What is the biggest mistake teams make when adopting digital twins?

Building a model that is too complex or too detailed for the decision at hand. A common error is to model every pipe and valve when the question is about overall heat recovery. Start with a simplified model that captures the key dynamics, then add detail only where needed. Over-modeling wastes time and computing resources.

Recommendation Recap Without Hype

If you are starting from scratch or need quick wins, begin with Lean Six Sigma. It builds foundational capability, requires minimal capital, and delivers visible results within months. Train a cohort of green belts, run three to five projects on your biggest sources of waste or variation, and use the momentum to fund more advanced tools.

If your process is complex, with nonlinear interactions and high experimentation cost, invest in a digital twin for the most critical unit. Use it to test changes offline before touching the real process. This approach reduces risk and accelerates learning. Pair the digital twin with a structured experimentation plan (e.g., DoE) to maximize insights.

If you have high-quality historical data, a stable process, and access to machine learning talent, explore AI-driven predictive control for a high-impact unit. Start with a pilot that runs in advisory mode—recommending setpoints to operators rather than closing the loop—until trust is built. Then gradually move to closed-loop control with appropriate safeguards.
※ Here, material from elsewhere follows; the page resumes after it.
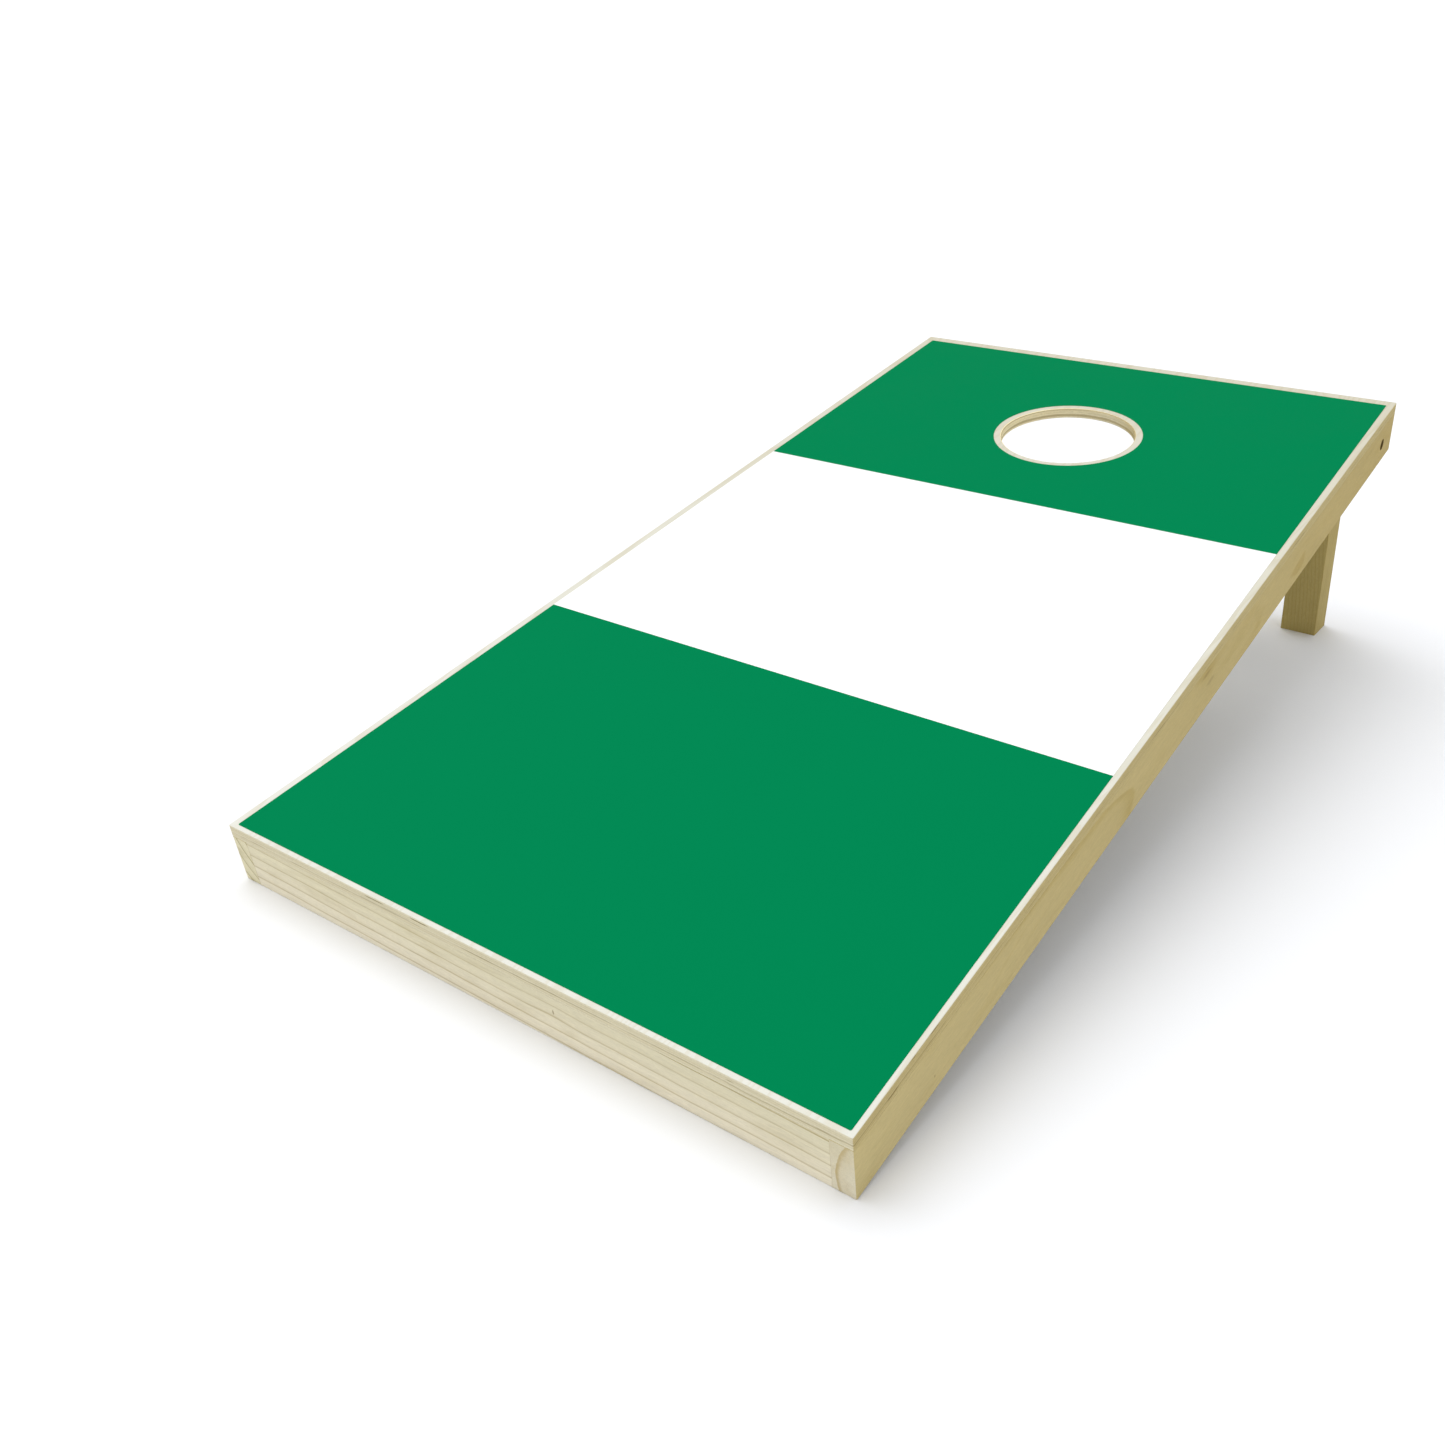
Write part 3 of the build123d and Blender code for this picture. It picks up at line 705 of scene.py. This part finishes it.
def outer_point(node, side):
    """Where a part on the pivot's axis begins, nearest the side rail, and its length in mm."""
    pivot, inward = pivot_axis(side)
    low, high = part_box(node)
    start = high.x if inward.x < 0 else low.x
    return Vector((start, pivot.y, pivot.z)), (high.x - low.x) * MM


def pivot_bolt(side, material):
    node = f"pivot_bolt_{side}"
    start, length = outer_point(node, side)
    inward = pivot_axis(side)[1]
    socket = polygon(SOCKET_FLATS, 6)
    teeth = knurled(HEAD_RADIUS, KNURL_DEPTH, KNURL_TEETH)
    rings = [
        (SOCKET_DEPTH + 0.8, circle(0.3)),
        (SOCKET_DEPTH, polygon(SOCKET_FLATS - 0.1, 6)),
        (0.25, socket),
        (0.0, circle(SOCKET_FLATS / 2 + 0.5)),
        (0.0, circle(HEAD_RADIUS - 0.65)),
        (0.2, circle(HEAD_RADIUS - 0.25)),
        (0.7, circle(HEAD_RADIUS - 0.08)),
        (0.9, teeth),
        (HEAD_HEIGHT - 0.5, teeth),
        (HEAD_HEIGHT - 0.3, circle(HEAD_RADIUS - 0.08)),
        (HEAD_HEIGHT, circle(HEAD_RADIUS - 0.4)),
        (HEAD_HEIGHT, circle(SHANK_RADIUS)),
        (length - THREAD_LENGTH - 1, circle(SHANK_RADIUS)),
        *threaded(length - THREAD_LENGTH, length - 0.5, THREAD_CORE, SHANK_RADIUS, THREAD_PITCH),
        (length - 0.3, circle(THREAD_CORE + 0.25)),
        (length, circle(THREAD_CORE - 0.1)),
    ]
    form = bmesh.new()
    turn_solid(form, rings, start, inward, segments=96)
    finished(f"socket_bolt_{side}", form, material, "dark_bolt", node)


# Lock nut with a locking insert
NUT_FLATS = 10.0
NUT_HEX_HEIGHT = 4.4
BORE_RADIUS = 3.02
COLLAR_RADIUS = 4.18
INSERT_RADIUS = 3.55


def lock_nut(side, steel, plastic):
    node = f"lock_nut_{side}"
    start, height = outer_point(node, side)
    inward = pivot_axis(side)[1]
    hexagon = polygon(NUT_FLATS, 6)
    rings = [
        (0.0, circle(BORE_RADIUS + 0.4)),
        (0.0, circle(NUT_FLATS / 2 - 0.15)),
        (0.2, trimmed(hexagon, NUT_FLATS / 2 + 0.12)),
        (0.5, trimmed(hexagon, NUT_FLATS / 2 + 0.5)),
        (0.9, hexagon),
        (NUT_HEX_HEIGHT - 0.8, hexagon),
        (NUT_HEX_HEIGHT - 0.35, trimmed(hexagon, NUT_FLATS / 2 + 0.45)),
        (NUT_HEX_HEIGHT, trimmed(hexagon, NUT_FLATS / 2 - 0.1)),
        (NUT_HEX_HEIGHT + 0.1, circle(COLLAR_RADIUS + 0.02)),
        (height - 0.5, circle(COLLAR_RADIUS - 0.05)),
        (height - 0.12, circle(COLLAR_RADIUS - 0.25)),
        (height, circle(COLLAR_RADIUS - 0.45)),
        (height - 0.1, circle(INSERT_RADIUS)),
        (NUT_HEX_HEIGHT + 0.3, circle(INSERT_RADIUS)),
        (NUT_HEX_HEIGHT + 0.3, circle(BORE_RADIUS)),
        (0.35, circle(BORE_RADIUS)),
    ]
    form = bmesh.new()
    turn_solid(form, rings, start, inward, open_ring=True)
    finished(f"hex_nut_{side}", form, steel, "zinc_steel", node)
    insert = [
        (NUT_HEX_HEIGHT + 0.35, circle(BORE_RADIUS)),
        (NUT_HEX_HEIGHT + 0.35, circle(INSERT_RADIUS - 0.02)),
        (height - 0.4, circle(INSERT_RADIUS - 0.02)),
        (height - 0.25, circle(INSERT_RADIUS - 0.15)),
        (height - 0.3, circle(BORE_RADIUS + 0.1)),
        (height - 0.45, circle(BORE_RADIUS)),
    ]
    form = bmesh.new()
    turn_solid(form, insert, start, inward, open_ring=True)
    finished(f"nut_insert_{side}", form, plastic, "nylon")


WASHER_BORE = 3.1
WASHER_ROUND = 0.25


def washer(name, side, material, slot):
    node = f"{name}_{side}"
    start, thickness = outer_point(node, side)
    low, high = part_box(node)
    radius = (high.z - low.z) / 2 * MM
    rings = [
        (0.0, circle(WASHER_BORE + WASHER_ROUND)),
        (0.0, circle(radius - WASHER_ROUND)),
        (WASHER_ROUND * 0.3, circle(radius - WASHER_ROUND * 0.3)),
        (WASHER_ROUND, circle(radius)),
        (thickness - WASHER_ROUND, circle(radius)),
        (thickness - WASHER_ROUND * 0.3, circle(radius - WASHER_ROUND * 0.3)),
        (thickness, circle(radius - WASHER_ROUND)),
        (thickness, circle(WASHER_BORE + WASHER_ROUND)),
        (thickness - WASHER_ROUND, circle(WASHER_BORE)),
        (WASHER_ROUND, circle(WASHER_BORE)),
    ]
    form = bmesh.new()
    turn_solid(form, rings, start, pivot_axis(side)[1], segments=64, open_ring=True)
    finished(f"flat_{name}_{side}", form, material, slot, node)


# Wood screws
SCREW_CREST = 1.98
SCREW_CORE = 1.35
SCREW_PITCH = 1.8
SCREW_SMOOTH = 7.0  # of plain shank under the head
SCREW_HEAD = 2.4
SCREW_FLANGE = 3.95
DRIVE_FLATS = 3.0
DRIVE_DEPTH = 1.4

# In metres: corner points this near are one, and points this near to a face are on it
WELD = 1e-6
FACE_REACH = 1e-4


def separate_parts(node):
    """The corner points of each separate solid in a CAD node."""
    form = bmesh.new()
    form.from_mesh(NODES[node].data)
    bmesh.ops.remove_doubles(form, verts=form.verts, dist=WELD)
    form.verts.index_update()
    seen = set()
    parts = []
    for first in form.verts:
        if first.index in seen:
            continue
        seen.add(first.index)
        part, front = [], [first]
        while front:
            vert = front.pop()
            part.append(vert.co.copy())
            for edge in vert.link_edges:
                other = edge.other_vert(vert)
                if other.index not in seen:
                    seen.add(other.index)
                    front.append(other)
        parts.append(part)
    form.free()
    return parts


def screw_line(points):
    """The middle of a screw's head face and the way to its point."""
    far = max(points, key=lambda point: (point - points[0]).length)
    tip = max(points, key=lambda point: (point - far).length)
    if spread(points, tip) > spread(points, far):
        tip, far = far, tip
    tip = middle_near(points, tip, SCREW_CORE / MM)
    direction = (tip - middle_near(points, far, 2 * SCREW_FLANGE / MM)).normalized()
    for _ in range(3):  # each round brings the line nearer to the middle of the head
        reach = min((point - tip).dot(direction) for point in points)
        face = [point for point in points if (point - tip).dot(direction) < reach + FACE_REACH]
        head = sum(face, Vector()) / len(face)
        direction = (tip - head).normalized()
    return head, direction


def spread(points, end):
    """How wide a screw is at one end."""
    close = [point for point in points if (point - end).length < 2 * SCREW_FLANGE / MM]
    return max((a - b).length for a in close for b in close)


def middle_near(points, end, reach):
    close = [point for point in points if (point - end).length < reach]
    return sum(close, Vector()) / len(close)


def screws(node, flat, material):
    """The screws of a CAD node, with threads. A flat one is countersunk."""
    drive = polygon(DRIVE_FLATS, 4)
    recess = [(DRIVE_DEPTH, polygon(DRIVE_FLATS - 0.3, 4)), (0.15, drive)]
    if flat:
        head = [
            (0.0, circle(DRIVE_FLATS * 0.75)),
            (0.0, circle(SCREW_FLANGE - 0.2)),
            (0.15, circle(SCREW_FLANGE - 0.25)),
            (SCREW_HEAD - 0.3, circle(SCREW_CREST + 0.2)),
        ]
    else:
        head = [
            (0.0, circle(DRIVE_FLATS * 0.75)),
            (0.15, circle(SCREW_FLANGE - 1.2)),
            (0.6, circle(SCREW_FLANGE - 0.75)),
            (SCREW_HEAD - 0.9, circle(SCREW_FLANGE - 0.6)),
            (SCREW_HEAD - 0.7, circle(SCREW_FLANGE - 0.1)),
            (SCREW_HEAD - 0.35, circle(SCREW_FLANGE)),
            (SCREW_HEAD, circle(SCREW_FLANGE - 0.1)),
        ]
    form = bmesh.new()
    for points in separate_parts(node):
        start, direction = screw_line(points)
        length = max((point - start).dot(direction) for point in points) * MM
        smooth = SCREW_HEAD + SCREW_SMOOTH
        shank = [(SCREW_HEAD, circle(SCREW_CREST - 0.3)), (smooth - 0.5, circle(SCREW_CREST - 0.3))]
        cut = threaded(smooth, length, SCREW_CORE, SCREW_CREST, SCREW_PITCH, tip=0.15)
        turn_solid(form, recess + head + shank + cut, start, direction, segments=24)
    finished(f"threaded_{node}", form, material, "zinc_steel", node)


def make_hardware():
    zinc = metal("zinc_plate", rgb(205, 207, 208), 0.3)
    black = metal("black_oxide", rgb(40, 35, 27), 0.55, metallic=0.0, specular=0.15)
    plastic = nylon("natural_nylon")
    dress("deck_brads", zinc)
    for node in ("foot_rail_screws", "head_rail_screws", "brace_screws"):
        screws(node, False, zinc)
    for side in ("left", "right"):
        screws(f"block_screws_{side}", True, zinc)
        pivot_bolt(side, black)
        lock_nut(side, zinc, plastic)
        washer("head_washer", side, black, "dark_bolt")
        washer("nut_washer", side, zinc, "zinc_steel")
        washer("spacer_washer", side, plastic, "nylon")


# Floor, light and camera

FLOOR_SIZE = 400.0  # metres: much larger than the view
LAMP_DIRECTION = Vector((0.38, 0.10, -1.0))


def make_floor():
    """A plain pale floor."""
    mesh = bpy.data.meshes.new("floor")
    form = bmesh.new()
    bmesh.ops.create_grid(form, x_segments=4, y_segments=4, size=FLOOR_SIZE)
    form.to_mesh(mesh)
    form.free()
    floor = bpy.data.objects.new("floor", mesh)
    bpy.context.scene.collection.objects.link(floor)
    s = Surface("floor_paint")
    s.finish(rgb(239, 240, 243), 0.9, specular=0.0)
    mesh.materials.append(s.material)


def make_lights():
    """A broad soft lamp high on the left, and a pale sky that is brightest near the horizon."""
    lamp = bpy.data.lights.new("key", "SUN")
    lamp.energy = 1.65
    lamp.angle = math.radians(60)
    key = bpy.data.objects.new("key", lamp)
    key.rotation_euler = LAMP_DIRECTION.to_track_quat("-Z", "Y").to_euler()
    bpy.context.scene.collection.objects.link(key)
    world = bpy.data.worlds.new("sky")
    world.use_nodes = True
    nodes, links = world.node_tree.nodes, world.node_tree.links
    direction = nodes.new("ShaderNodeTexCoord")
    parts = nodes.new("ShaderNodeSeparateXYZ")
    level = nodes.new("ShaderNodeMapRange")
    for name, number in (("From Min", 0.08), ("From Max", 0.35), ("To Min", 1.05), ("To Max", 0.755)):
        level.inputs[name].default_value = number
    links.new(direction.outputs["Generated"], parts.inputs[0])
    links.new(parts.outputs["Z"], level.inputs["Value"])
    links.new(level.outputs[0], nodes["Background"].inputs["Strength"])
    nodes["Background"].inputs["Color"].default_value = (0.98, 0.99, 1.0, 1.0)
    bpy.context.scene.world = world


def make_camera():
    lens = bpy.data.cameras.new("camera")
    lens.sensor_width = 36.0
    lens.lens = 35.21
    lens.shift_x = 0.01306
    lens.shift_y = -0.03855
    lens.clip_end = 2000.0
    camera = bpy.data.objects.new("camera", lens)
    camera.location = (0.62258, -1.22562, 0.65975)
    camera.rotation_euler = [math.radians(angle) for angle in (66.5628, -1.2044, 36.5622)]
    bpy.context.scene.collection.objects.link(camera)
    bpy.context.scene.camera = camera


dress_wood()
dress_film()
make_hardware()
make_floor()
make_lights()
make_camera()
bpy.context.scene.view_settings.view_transform = "Standard"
Finally, regardless of which path you choose, invest in your people. The best optimization tool in the world is useless if the team does not understand it or trust it. Provide training, celebrate early wins, and create a culture where continuous improvement is part of everyone's job, not just a project on the side. The specific next moves are: (1) conduct a baseline assessment within the next month, (2) identify one pilot unit and form a cross-functional team, and (3) choose your primary approach based on the criteria in this guide. Start small, learn fast, and scale what works.